## CustomDataset

In [60]:
import pandas as pd
import glob2
import torch
from transformers import AutoTokenizer, AutoConfig
import config
from plato.configuration_plato import PlatoConfig

from tqdm import tqdm

from torch.utils.data import Dataset

class DialogueFeatures():
    def __init__(self, input_ids, input_mask, segment_ids, role_ids, turn_ids=None, position_ids=None):
        self.input_ids = input_ids
        self.input_mask = input_mask
        self.segment_ids = segment_ids
        self.role_ids = role_ids
        self.turn_ids = turn_ids
        self.position_ids = position_ids

        self.batch_size = len(self.input_ids)

class DialogueDataset(Dataset):
    def __init__(self, file_path):
        """
        data: 각 대화 샘플을 포함하는 리스트.
        예시)
        각 대화 샘플은 positive 대화 2개와 negative 대화 2개를 포함하는 리스트이다.
        """
        self.tokenizer = AutoTokenizer.from_pretrained("bert-base-uncased")
        self.load_data(file_path)

    def load_data(self, file_path):
        df = pd.read_csv(file_path)[:10]  # 확인용으로 10개만 추출
        self.len_data = len(df)
        self.positive_pairs = []
        self.negative_pairs = []
        self.labels = []
        
        for _, row in df.iterrows():
            pair = row['pairs'].split('||')
            positive_pair = pair[0].split('|')  # Positive pair 분리
            # print(positive_pair)
            negative_pair = pair[1].split('|')[:len(positive_pair)]  # Negative pair 분리 (positive pair와 개수 동일하게)
            label = [1] * len(positive_pair) + [0] * len(negative_pair)
            
            self.positive_pairs.append(positive_pair)
            self.negative_pairs.append(negative_pair)
            self.labels.append(label)
        
        self.positive_features = self.get_dialfeature(self.positive_pairs)
        self.negative_features = self.get_dialfeature(self.negative_pairs)
        # print(len(self.positive_features))
        # print(self.positive_features)
        # print(self.positive_pairs)
        
            
            
    def get_dialfeature(self, pairs):  # pos, neg 각각 실행
        """
        pairs 예시
        
        [
            ['new contact add#name', "5''1'#eye color"],
            ["No, that is it, thanks so much!#You're welcome.", "5''1'#eye color"]
        ]
        """                

        features = []
        for data_index, pair in enumerate(pairs):
            bert_features_pair = []  # 대화 내 pair 여러개이므로 구분해주기 위해 list of list
                     
            for t, turn in enumerate(pair):
                
                use_response = False
  
                # 하나의 pair에 대한 role
                role_list = [1, 0]

                sample_input_ids = []
                sample_segment_ids = []
                sample_role_ids = []
                sample_input_mask = []
                sample_turn_ids = []
                sample_position_ids = [] 
                sample_tokens = [] 

                text_tokens = []
                text_turn_ids = []
                text_role_ids = []
                text_segment_ids = []
                    
                # config.turn_sep_token='#'
                text_list = turn.split('#')

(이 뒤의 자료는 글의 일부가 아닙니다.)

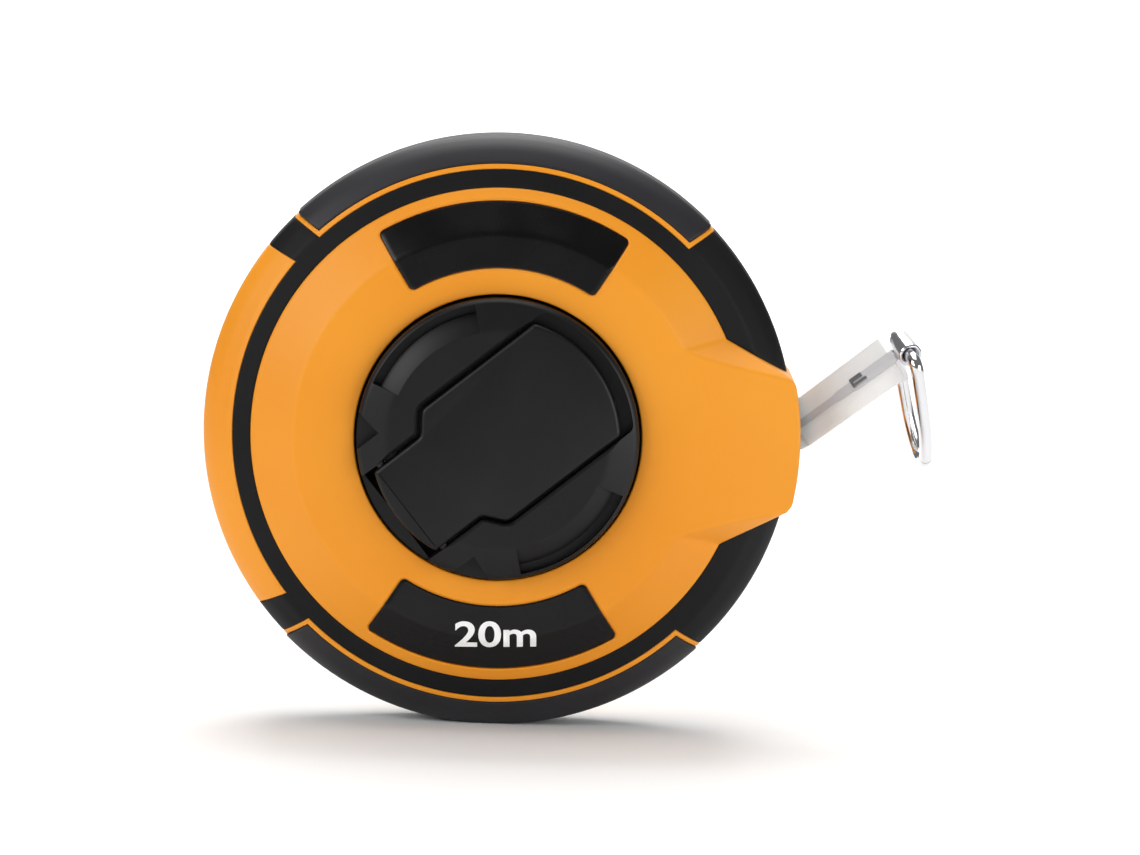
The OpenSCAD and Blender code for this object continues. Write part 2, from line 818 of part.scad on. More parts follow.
// direction of the ring about the barrel's axis: where it would hang, then turned outwards
fall = atan2(-sin(tape_angle), cos(barrel_turn) * cos(tape_angle)) + ring_hang;

module quarter_bend(r) {
    intersection() {
        rotate_extrude($fn = 96) translate([r, 0]) circle(r = wire_r, $fn = 48);
        translate([0, 0, -far / 2]) cube([far, far, far]);
    }
}

// wire loop: bar through the barrel, two bent shoulders, legs and a round end
module pull_ring() color("#d2d2d6") place() at_barrel() rotate([fall + 180, 0, 0]) {
    bend = 3.2;
    leg_end = ring_len - ring_half;
    rotate([0, 90, 0]) cylinder(r = wire_r, h = 2 * (ring_half - bend), center = true);
    for (side = [0, 1]) mirror([side, 0, 0]) {
        translate([ring_half - bend, -bend, 0]) quarter_bend(bend);
        translate([ring_half, -bend, 0]) rotate([90, 0, 0]) cylinder(r = wire_r, h = leg_end - bend);
    }
    translate([0, -leg_end, 0]) intersection() {
        rotate_extrude($fn = 96) translate([ring_half, 0]) circle(r = wire_r, $fn = 48);
        translate([-far / 2, -far, -far / 2]) cube(far);
    }
}

front_shell();
rear_shell();
front_bumper();
rear_bumper();
top_grip();
bottom_grip();
label_top();
label_bottom();
rear_label();
mouth_guide();
guide_pins();
case_screws();
reel_drum();
front_flange();
drag_washer();
spindle_washer();
spindle_screw();
tape_anchor();
tape_coil();
winding_hub();
hub_screws();
crank_arm();
crank_hinge_pin();
crank_knob();
knob_screw();
tape_lead();
end_sleeve();
end_strip();
strip_rivets();
ring_barrel();
pull_ring();
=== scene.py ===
"""Looks of a closed-case hand-wound tape measure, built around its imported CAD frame.

Shapes are worked out in the case's own frame, in millimetres: x towards the mouth, y up, z out of
the front, and z = 0 on the flat back. in_row() turns them into the frame's metres.
"""
import json

import bmesh
import bpy
import numpy as np
from mathutils import Matrix, Vector


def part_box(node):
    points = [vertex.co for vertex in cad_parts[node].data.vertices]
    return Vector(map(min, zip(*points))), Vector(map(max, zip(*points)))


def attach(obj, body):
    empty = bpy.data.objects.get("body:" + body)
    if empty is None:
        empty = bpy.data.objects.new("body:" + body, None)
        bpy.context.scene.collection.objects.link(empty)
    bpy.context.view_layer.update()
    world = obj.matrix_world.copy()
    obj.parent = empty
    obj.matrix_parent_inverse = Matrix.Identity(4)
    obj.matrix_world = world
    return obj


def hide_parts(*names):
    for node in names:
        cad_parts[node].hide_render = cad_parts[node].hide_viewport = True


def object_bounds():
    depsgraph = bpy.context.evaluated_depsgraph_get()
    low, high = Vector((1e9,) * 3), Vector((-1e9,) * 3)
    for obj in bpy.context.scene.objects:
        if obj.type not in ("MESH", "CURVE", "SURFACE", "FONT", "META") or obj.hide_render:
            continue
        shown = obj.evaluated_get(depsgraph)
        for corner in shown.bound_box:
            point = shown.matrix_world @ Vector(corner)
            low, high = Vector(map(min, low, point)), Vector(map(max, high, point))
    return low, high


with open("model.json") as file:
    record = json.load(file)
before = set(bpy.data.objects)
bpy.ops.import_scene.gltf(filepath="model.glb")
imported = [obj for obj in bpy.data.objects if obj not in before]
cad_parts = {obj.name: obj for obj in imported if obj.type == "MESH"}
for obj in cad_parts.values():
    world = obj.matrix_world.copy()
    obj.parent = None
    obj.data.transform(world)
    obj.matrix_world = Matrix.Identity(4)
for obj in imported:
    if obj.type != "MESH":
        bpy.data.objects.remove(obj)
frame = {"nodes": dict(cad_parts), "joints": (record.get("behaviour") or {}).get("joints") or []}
cad_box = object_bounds()
joints = {j["name"]: j for j in frame["joints"]}
pi = np.pi
rad = np.radians


def mm_box(node):
    """Lowest and highest corner of a CAD node in the case's frame."""
    low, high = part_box(node)
    return np.array([low.x, low.z, -high.y]) * 1000, np.array([high.x, high.z, -low.y]) * 1000


def in_case(v):
    """A row vector (a joint's place or axis) in the case's frame, units unchanged."""
    return np.array([v[0], v[2], -v[1]], float)


# ---------- sizes, in millimetres and degrees ----------
TIP_R = mm_box("front_shell")[1][0]
CASE_T = mm_box("front_shell")[1][2]
CASE_R = mm_box("top_grip")[1][1]
HUB_R = mm_box("winding_hub")[1][0]
HUB_TOP = mm_box("winding_hub")[1][2]
MID = CASE_T / 2
WALL = 2.4
SKIN = 1.0

# radii of the face, from the rim inwards
SHOULDER_R = CASE_R - 2.2
BAND_IN = CASE_R - 5.6
RING_OUT = CASE_R - 6.8
RING_IN = RING_OUT - 4.1
FLAT_R = RING_IN - 9.7
HOLE_R = HUB_R + 0.6
BEVEL_DROP = 6.3
RING_IN_Z = CASE_T - BEVEL_DROP
RING_OUT_Z = RING_IN_Z - 0.9
SHOULDER_Z = MID + 8.6
RIM_Z = MID + 5.6

# angles of the rim's sectors, and the slant of their ends
GRIP_HALF = 44.2
CRESCENT_HALF = 37.5
LINE_W = 1.2
END_SLANT = 0.23

# nose
NOSE_TIP_HALF = 12.4
NOSE_ROOT_HALF = 24.6
NOSE_APEX_HALF = 27.0
TIP_DROP = 1.6
EDGE_ROUND = 0.5

# labels
LABEL_IN = HOLE_R + 5.8
LABEL_OUT = RING_IN - 2.8
LABEL_HALF = 32.3
LABEL_SUNK = 0.5
TEXT_R = 44.2
TEXT_TURN = 1.9


# ---------- mesh helpers ----------
def in_row(points):
    """Case frame in mm to the row frame in metres: (x, y, z) goes to (x, -z, y) / 1000."""
    points = np.asarray(points, float)
    return np.stack([points[..., 0], -points[..., 2], points[..., 1]], -1) / 1000


def polar(r, degrees):
    """Point at radius r and angle in degrees about the reel's axis."""
    return np.stack([r * np.cos(rad(degrees)), r * np.sin(rad(degrees))], -1)


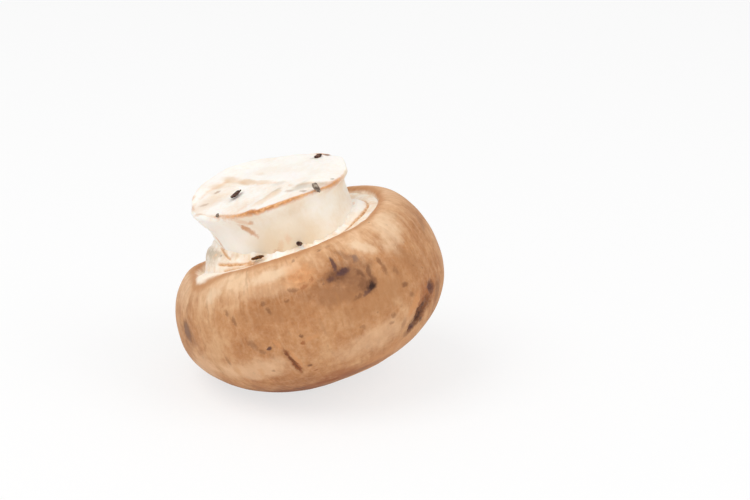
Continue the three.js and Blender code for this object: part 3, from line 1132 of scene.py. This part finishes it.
STEM_MARKS = marks_from(
    Spot.SIDE,
    (RUST, (-109.5, 17.3), 3.8, 1.1, -56, 0.75, 0.9, -0.05),
    (RUST, (-112, 18.1), 1.5, 0.9, -50, 0.5),
    (RUST, (-104, 18.7), 1.3, 0.9, 60, 0.5),
    (BUFF, (-110, 19.3), 3.6, 1.2, -40, 0.35),
    (BUFF, (-82, 13.8), 2.0, 1.2, 85, 0.3),
    (BUFF, (-89, 13.2), 1.6, 1.0, 70, 0.25),
    (RUST, (-93, 12.3), 1.8, 0.9, 0, 0.35),
    (BUFF, (-150, 15.5), 4.0, 0.9, -55, 0.6, 0.9),
    (OAT, (165, 17), 3.5, 1.5, 70, 0.6),
    (RUST, (75, 17.5), 3.0, 0.9, 60, 0.7, 0.8, -0.1),
    (BUFF, (110, 14), 4.0, 1.2, 90, 0.5),
) + marks_from(
    Spot.CUT,
    # On the cut face
    (OAT, (-6.6, 6.3), 4.6, 2.4, -52, 0.6),
    (OAT, (-3.8, 3.4), 4.6, 1.9, -51, 0.75),
    (OAT, (-0.6, 0.6), 4.0, 1.3, -40, 0.5),
    (OLIVE, (2.7, -3.0), 3.4, 1.8, -32, 0.22),
    (OAT, (-0.9, 5.5), 2.6, 1.5, -48, 0.25),
    (OAT, (-9.2, 4.8), 4.0, 2.8, -20, 0.5),
    (OAT, (-10.4, -2.0), 6.4, 4.6, 33, 0.4),
    (RUST, (-14.0, -1.6), 3.4, 0.8, -80, 0.5),
    (RUST, (-12.6, -6.2), 3.0, 0.7, -50, 0.45),
    (BUFF, (-13.8, 2.2), 2.2, 0.8, 80, 0.5),
    (RUST, (-7.7, -11.5), 5.0, 0.9, -32, 0.5),
    (TAN, (-9.2, 2.0), 1.7, 1.0, 51, 0.6, 1.0, -0.05, 0.1),
    (TAN, (-11.6, -2.4), 1.9, 1.0, -30, 0.45),
    (OAT, (1.6, -8.0), 4.2, 2.4, 56, 0.6),
    (OLIVE, (2.4, -6.6), 2.6, 1.3, 56, 0.3),
    (OAT, (-0.6, -10.8), 3.4, 1.8, 39, 0.5),
    (TAN, (4.6, -9.0), 2.2, 1.1, -45, 0.4),
    (OLIVE, (6.8, -8.2), 3.8, 2.8, 36, 0.5),
    (OLIVE, (9.4, -8.6), 3.6, 1.8, 20, 0.4),
    (BRUISE, (7.2, -10.8), 1.4, 1.0, -26, 0.5, 1.0, -0.1, 0.15),
    (RUST, (11.4, -8.4), 6.0, 2.2, 30, 0.3),
    (OLIVE, (12.2, -6.2), 0.8, 0.8, 0, 0.7, 0.8),
    (PEAT, (-5.4, -3.3), 4.0, 1.4, 58, 0.3),
    (RUST, (10.6, 9.6), 4.4, 1.0, -48, 0.8, 0.8),
    (GREY, (11.4, 8.4), 2.4, 0.7, -50, 0.8, 0.8),
    (OLIVE, (9.4, 8.4), 2.2, 1.2, 15, 0.5),
)


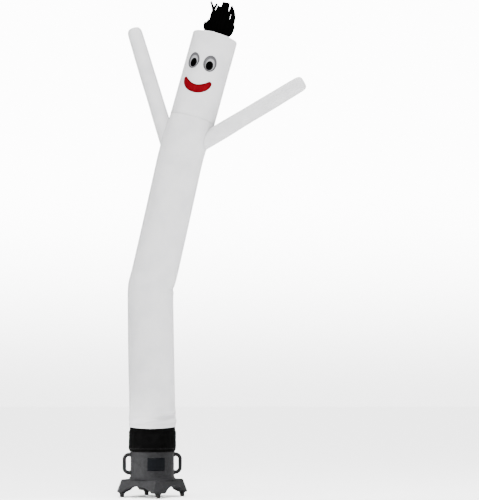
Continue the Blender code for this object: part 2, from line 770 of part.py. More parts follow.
def make_handle(name, index, barrel_core):
    curve = bpy.data.curves.new(name, "CURVE")
    curve.dimensions = "3D"
    curve.bevel_depth = HANDLE_BAR
    curve.bevel_resolution = 3
    curve.use_fill_caps = True
    route = handle_route()
    spline = curve.splines.new("POLY")
    spline.points.add(len(route) - 1)
    turn = corner_turn(index)
    for point, (reach, height, swell) in zip(spline.points, route):
        point.co = (reach * math.cos(turn), reach * math.sin(turn), height, 1)
        point.radius = swell
    guide = add_object(name + " line", curve, guides, anchor)
    bpy.context.view_layer.update()
    drawn = guide.evaluated_get(bpy.context.evaluated_depsgraph_get())
    bm = bmesh.new()
    bm.from_mesh(bpy.data.meshes.new_from_object(drawn))
    bmesh.ops.remove_doubles(bm, verts=bm.verts, dist=0.00001)
    handle = add_part(name, bmesh_to_mesh(name, bm), "moulded housing", 50.0)
    bpy.data.objects.remove(guide, do_unlink=True)
    combine(handle, barrel_core, "DIFFERENCE")
    return handle


def turned(name, profile, sides):
    """A closed turned piece from its profile of radius and height, top to bottom."""
    rings = [round_ring(height, radius, sides, 0.0) for radius, height in profile]
    return loft(name, list(reversed(rings)), "capped")


def make_feet():
    for index in range(4):
        turn = corner_turn(index)
        name = "foot_%d" % (index + 1)
        foot = add_part(name, turned(name, FOOT_PROFILE, FOOT_SIDES), "foot plastic")
        foot.location = (FOOT_REACH * math.cos(turn), FOOT_REACH * math.sin(turn), 0)


def make_plate():
    half = BARREL_RADIUS * math.sin(math.radians(PLATE_SPREAD))
    outline = ((-half, PLATE_BOTTOM), (half, PLATE_BOTTOM), (half, PLATE_TOP), (-half, PLATE_TOP))
    turn = math.degrees(corner_turn(3))
    patch_on_tube("label_plate", "bare plate", BARREL_RADIUS + GAP, PLATE_THICK,
                  PLATE_BOTTOM - PATCH_MARGIN, PLATE_TOP + PATCH_MARGIN, outline, turn)


def rivet_mesh():
    """A low round head whose flat back stands on the barrel's side."""
    rings = []
    for i in range(RIVET_STEPS + 1):
        turn = math.pi / 2 * i / RIVET_STEPS
        radius = RIVET_RADIUS * max(math.cos(turn), RIVET_TIP_SHARE)
        rings.append(round_ring(RIVET_RISE * math.sin(turn), radius, RIVET_SIDES, 0.0))
    return loft("rivet", rings, "capped")


def make_rivets():
    """Pairs of rivets at the middle of each side of the base."""
    number = 0
    for quarter in range(4):
        turn = corner_turn(quarter) + math.radians(45)
        flat = FIRST_SIDE + STEP * (round((turn - FIRST_SIDE) / STEP - 0.5) + 0.5)
        reach = BARREL_RADIUS * math.cos(STEP / 2) + GAP
        for height in RIVET_HEIGHTS:
            number += 1
            rivet = add_part("rivet_%d" % number, rivet_mesh(), "dark rivet")
            rivet.location = (reach * math.cos(flat), reach * math.sin(flat), height)
            rivet.rotation_euler = (0, math.pi / 2, flat)


clear_scene()
parts = make_collection("Inflatable air dancer")
guides = make_collection("Cutters")
anchor = bpy.data.objects.new("dancer place", None)
anchor.location = (BLOWER_X, BLOWER_Y, 0)
parts.objects.link(anchor)

make_tube("body", BODY_STATIONS)
shoulders = make_tube("shoulders", SHOULDER_STATIONS)
make_head()
trunk_core = make_trunk_core()
make_arm("arm_left", LEFT_ARM_START, LEFT_ARM_TIP, shoulders, trunk_core)
make_arm("arm_right", RIGHT_ARM_START, RIGHT_ARM_TIP, shoulders, trunk_core)
make_face()
make_hair()
make_cuff()
make_housing()
make_grip_band()
barrel_core = make_barrel_core()
make_handle("handle_right", 0, barrel_core)
make_handle("handle_left", 2, barrel_core)
make_feet()
make_plate()
make_rivets()
bpy.context.view_layer.update()
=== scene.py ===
"""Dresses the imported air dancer: sewn white ripstop, black cuff and hair strips, moulded blower.

Metres, +Z up, the viewer at -Y. Every piece is made about the blower's axis and then set
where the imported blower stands.
"""

import math

import bmesh
import bpy
from mathutils import Matrix, Vector, noise


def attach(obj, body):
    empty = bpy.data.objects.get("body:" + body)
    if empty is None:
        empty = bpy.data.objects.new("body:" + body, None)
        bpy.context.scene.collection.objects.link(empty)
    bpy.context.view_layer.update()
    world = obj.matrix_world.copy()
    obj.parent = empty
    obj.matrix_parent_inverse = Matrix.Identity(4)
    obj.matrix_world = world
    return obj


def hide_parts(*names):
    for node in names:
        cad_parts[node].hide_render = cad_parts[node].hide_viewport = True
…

                # token: token [eou] token [eou] [bos] token [eos]
                # role:   0     0     1     1     0     0      0
                # turn:   2     2     1     1     0     0      0
                # pos:    0     1     0     1     0     1      2
                bou, eou, bos, eos = "[unused0]", "[unused1]", "[unused0]", "[unused1]"

                # use [CLS] as the latent variable of PLATO
                # text_list[0] = self.args.start_token + ' ' + text_list[0]

                if use_response == True:   # specify the context and response
                    context, response = text_list[:-1], text_list[-1]
                    word_list = self.tokenizer.tokenize(response)
                    uttr_len = len(word_list)

                    start_token, end_token = bou, eou

                    role_id, turn_id = role_list[-1], 0

                    response_tokens = [start_token] + word_list + [end_token]
                    response_role_ids = [role_id] * (1 + uttr_len + 1)
                    response_turn_ids = [turn_id] * (1 + uttr_len + 1)
                    response_segment_ids = [0] * (1 + uttr_len + 1)                   # not use

                else:
                    context = text_list
                    response_tokens, response_role_ids, response_turn_ids, response_segment_ids = [], [], [], []

                    # limit the context length
                    # context = context[-self.args.max_context_length:]
                    # context = context[-16:]  # 가장 최근 512개 턴만 유지(특정 길이 데이터 제한, hyperparameter 변경 필요)

                    '''
                    use_response == False일 경우, 한 대화(샘플)에서 분리된 턴이 하나씩 들어감
                    
                    '''
                    # 한 turn씩 반복
                    for i, text in enumerate(context):
                        # print(text)
                        word_list = self.tokenizer.tokenize(text)
                        uttr_len = len(word_list)

                        end_token = eou

                        role_id, turn_id = role_list[i], len(context) - i

                        text_tokens.extend(word_list + [end_token])
                        text_role_ids.extend([role_id] * (uttr_len + 1))
                        text_turn_ids.extend([turn_id] * (uttr_len + 1))
                        text_segment_ids.extend([0] * (uttr_len + 1))

                    
                    text_tokens.extend(response_tokens)
                    text_role_ids.extend(response_role_ids)
                    text_turn_ids.extend(response_turn_ids)
                    text_segment_ids.extend(response_segment_ids)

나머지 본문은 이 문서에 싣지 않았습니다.